Collected material:

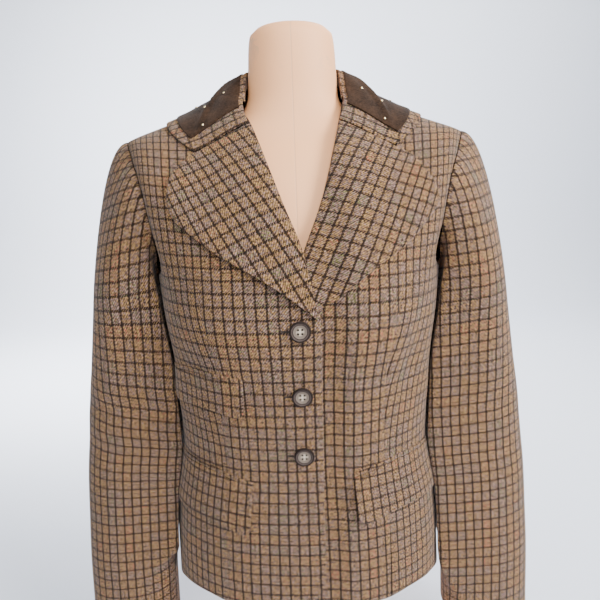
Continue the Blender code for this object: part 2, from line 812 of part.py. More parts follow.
for side, name in ((-1, "right"), (1, "left")):
    cloth_wall(f"front_{name}", front_face(side), 6, FRONT_ROWS, TWEED, tweed)
    cloth_wall(f"side_front_{name}", side_front_face(side), 4, SIDE_FRONT_ROWS, TWEED, tweed)
    cloth_wall(f"back_{name}", back_face(side), 7, FRONT_ROWS, TWEED, tweed)
    cloth_wall(f"lapel_{name}", lapel_face(side), 6, 16, DOUBLED_TWEED, tweed)
    cloth_wall(f"sleeve_upper_{name}", sleeve_upper_face(side), 14, 18, TWEED, tweed)
    cloth_wall(f"sleeve_under_{name}", sleeve_under_face(side), 4, 18, TWEED, tweed)

cloth_wall("collar_fall", collar_fall, FALL_COLUMNS, FALL_ROWS, DOUBLED_TWEED, tweed)
cloth_wall("collar_stand", collar_stand, 24, 2, TWEED, tweed)
patch_columns = FALL_COLUMNS - 2 * PATCH_END_COLUMNS
cloth_wall("collar_patch", collar_patch, patch_columns, FALL_ROWS - 2 * PATCH_EDGE_ROWS, SUEDE, suede)

for name, side, first, last, front_z, middle_z, back_z, depth in FLAPS:
    flap = flap_face(side, first, last, front_z, middle_z, back_z, depth)
    cloth_wall(name, flap, 14, 4, TWEED, tweed)
    jet = flap_face(side, first, last, front_z, middle_z, back_z, JET_DEPTH, JET_DEPTH + JET_GAP)
    cloth_wall(name.replace("flap", "jet"), jet, 14, 1, TWEED, tweed)

for row in range(BUTTON_COUNT):
    turn, rise = front_place(BUTTON_OFF_CENTRE, BUTTON_TOP_Z - row * BUTTON_SPACING)
    normal = body_normal(-1, turn, rise)
    add_button(f"button_{row + 1}", body_point(-1, turn, rise) + normal * BUTTON_GAP, normal, horn)

stud_profile = [
    (STUD_RADIUS * math.sin(math.radians(angle)), STUD_HEIGHT * math.cos(math.radians(angle)))
    for angle in (0, 30, 60, 90)
]
for side, name in ((-1, "right"), (1, "left")):
    for number, (along, across) in enumerate(STUDS):
        u = (along if side < 0 else 2 - along) / 2
        foot = collar_fall(u, across, STUD_FOOT)
        stud = turned(f"stud_{name}_{number + 1}", (*stud_profile, (0, 0)), 8, brass)
        seat(stud, foot, (collar_fall(u, across, 2 * STUD_FOOT) - foot).normalized())
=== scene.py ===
"""A woman's tweed hacking jacket, buttoned on a limbless dress form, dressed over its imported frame.

Metres, +Z up. The jacket faces -Y, and the wearer's right is the -X side (side -1 in the code).
A place on the jacket's body is its side, its turn in degrees from the centre front, and its rise:
0 at the hem, 1 at the underarm and 2 along the shoulder seam.
"""

import bisect
import math

import bmesh
import bpy
from mathutils import Matrix, Vector, noise


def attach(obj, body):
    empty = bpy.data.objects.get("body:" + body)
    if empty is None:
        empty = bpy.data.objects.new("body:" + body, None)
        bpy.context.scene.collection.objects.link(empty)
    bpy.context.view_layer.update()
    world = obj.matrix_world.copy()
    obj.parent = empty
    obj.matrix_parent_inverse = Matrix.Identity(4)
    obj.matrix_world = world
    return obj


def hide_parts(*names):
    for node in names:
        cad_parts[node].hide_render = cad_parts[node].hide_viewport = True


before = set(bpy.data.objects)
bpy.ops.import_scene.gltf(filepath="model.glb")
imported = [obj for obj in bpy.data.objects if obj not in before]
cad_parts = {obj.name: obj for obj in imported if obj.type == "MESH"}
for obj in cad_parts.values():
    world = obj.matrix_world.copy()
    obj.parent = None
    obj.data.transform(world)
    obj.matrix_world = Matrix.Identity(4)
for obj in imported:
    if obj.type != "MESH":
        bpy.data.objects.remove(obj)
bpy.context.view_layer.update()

# The room: a seamless pale backdrop that runs from the floor up into a wall behind the form, lit by
# large soft lamps. The nearest lights the form from the wearer's left, and two others wash the wall.
ROOM_COLOUR = (0.77, 0.81, 0.90)
ROOM_ROUGHNESS = 0.9
SKY_COLOUR = (0.93, 0.96, 1.0)
SKY_STRENGTH = 0.50
BACKDROP_HALF_WIDTH = 6.0
# distance behind the form, height
BACKDROP_LINE = (
    (-4.0, 0.0), (1.80, 0.0), (2.00, 0.020), (2.19, 0.080), (2.36, 0.180),
    (2.50, 0.32), (2.60, 0.48), (2.66, 0.66), (2.68, 4.0),
)
# name, place, point that it looks at, width, watts
LAMPS = (
    ("window", (1.25, -0.85, 1.35), (0.0, 0.0, 0.50), 0.7, 50.0),
    ("front_fill", (0.1, -1.6, 1.9), (0.0, 0.0, 0.60), 1.0, 41.0),
    ("wall_wash", (0.9, 0.9, 2.4), (0.4, 2.6, 0.9), 1.6, 62.0),
    ("low_wash", (-0.8, 0.9, 1.3), (-0.5, 2.6, 0.3), 1.2, 110.0),
    ("back_fill", (0.6, 1.7, 1.9), (0.0, 0.0, 0.50), 1.4, 12.0),
)
CAMERA_PLACE = (0.0, -0.572, 0.641)
CAMERA_DOWN = math.radians(12)
CAMERA_ROLL = math.radians(-2)
CAMERA_LENS = 27.6

backdrop_mesh = bpy.data.meshes.new("backdrop")
backdrop_mesh.from_pydata(
    [(x, y, z) for y, z in BACKDROP_LINE for x in (-BACKDROP_HALF_WIDTH, BACKDROP_HALF_WIDTH)],
    [],
    [(2 * i, 2 * i + 1, 2 * i + 3, 2 * i + 2) for i in range(len(BACKDROP_LINE) - 1)],
)
backdrop_mesh.shade_smooth()
backdrop = bpy.data.objects.new("backdrop", backdrop_mesh)
bpy.context.scene.collection.objects.link(backdrop)
room_paint = bpy.data.materials.new("room_paint")
room_paint.use_nodes = True
paint_shader = room_paint.node_tree.nodes["Principled BSDF"]
paint_shader.inputs["Base Color"].default_value = (*ROOM_COLOUR, 1)
paint_shader.inputs["Roughness"].default_value = ROOM_ROUGHNESS
backdrop_mesh.materials.append(room_paint)

for name, place, target, width, watts in LAMPS:
    lamp = bpy.data.objects.new(name, bpy.data.lights.new(name, "AREA"))
    lamp.data.shape = "SQUARE"
    lamp.data.size = width
    lamp.data.energy = watts
    lamp.location = place
    lamp.rotation_euler = (Vector(target) - Vector(place)).to_track_quat("-Z", "Y").to_euler()
    bpy.context.scene.collection.objects.link(lamp)

sky = bpy.data.worlds.new("room_light")
sky.use_nodes = True
sky_light = sky.node_tree.nodes["Background"]
sky_light.inputs["Color"].default_value = (*SKY_COLOUR, 1)
sky_light.inputs["Strength"].default_value = SKY_STRENGTH
bpy.context.scene.world = sky

camera = bpy.data.objects.new("camera", bpy.data.cameras.new("camera"))
camera.data.sensor_width = 36
camera.data.lens = CAMERA_LENS
camera.matrix_world = (
    Matrix.Translation(CAMERA_PLACE)
    @ Matrix.Rotation(math.pi / 2 - CAMERA_DOWN, 4, "X")
    @ Matrix.Rotation(CAMERA_ROLL, 4, "Z")
)
bpy.context.scene.collection.objects.link(camera)
bpy.context.scene.camera = camera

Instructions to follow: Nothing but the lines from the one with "0)), 8, brass)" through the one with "cad_parts[node].hide_render = cad_parts[node].hide_viewport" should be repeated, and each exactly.

The output:
        stud = turned(f"stud_{name}_{number + 1}", (*stud_profile, (0, 0)), 8, brass)
        seat(stud, foot, (collar_fall(u, across, 2 * STUD_FOOT) - foot).normalized())
=== scene.py ===
"""A woman's tweed hacking jacket, buttoned on a limbless dress form, dressed over its imported frame.

Metres, +Z up. The jacket faces -Y, and the wearer's right is the -X side (side -1 in the code).
A place on the jacket's body is its side, its turn in degrees from the centre front, and its rise:
0 at the hem, 1 at the underarm and 2 along the shoulder seam.
"""

import bisect
import math

import bmesh
import bpy
from mathutils import Matrix, Vector, noise


def attach(obj, body):
    empty = bpy.data.objects.get("body:" + body)
    if empty is None:
        empty = bpy.data.objects.new("body:" + body, None)
        bpy.context.scene.collection.objects.link(empty)
    bpy.context.view_layer.update()
    world = obj.matrix_world.copy()
    obj.parent = empty
    obj.matrix_parent_inverse = Matrix.Identity(4)
    obj.matrix_world = world
    return obj


def hide_parts(*names):
    for node in names:
        cad_parts[node].hide_render = cad_parts[node].hide_viewport = True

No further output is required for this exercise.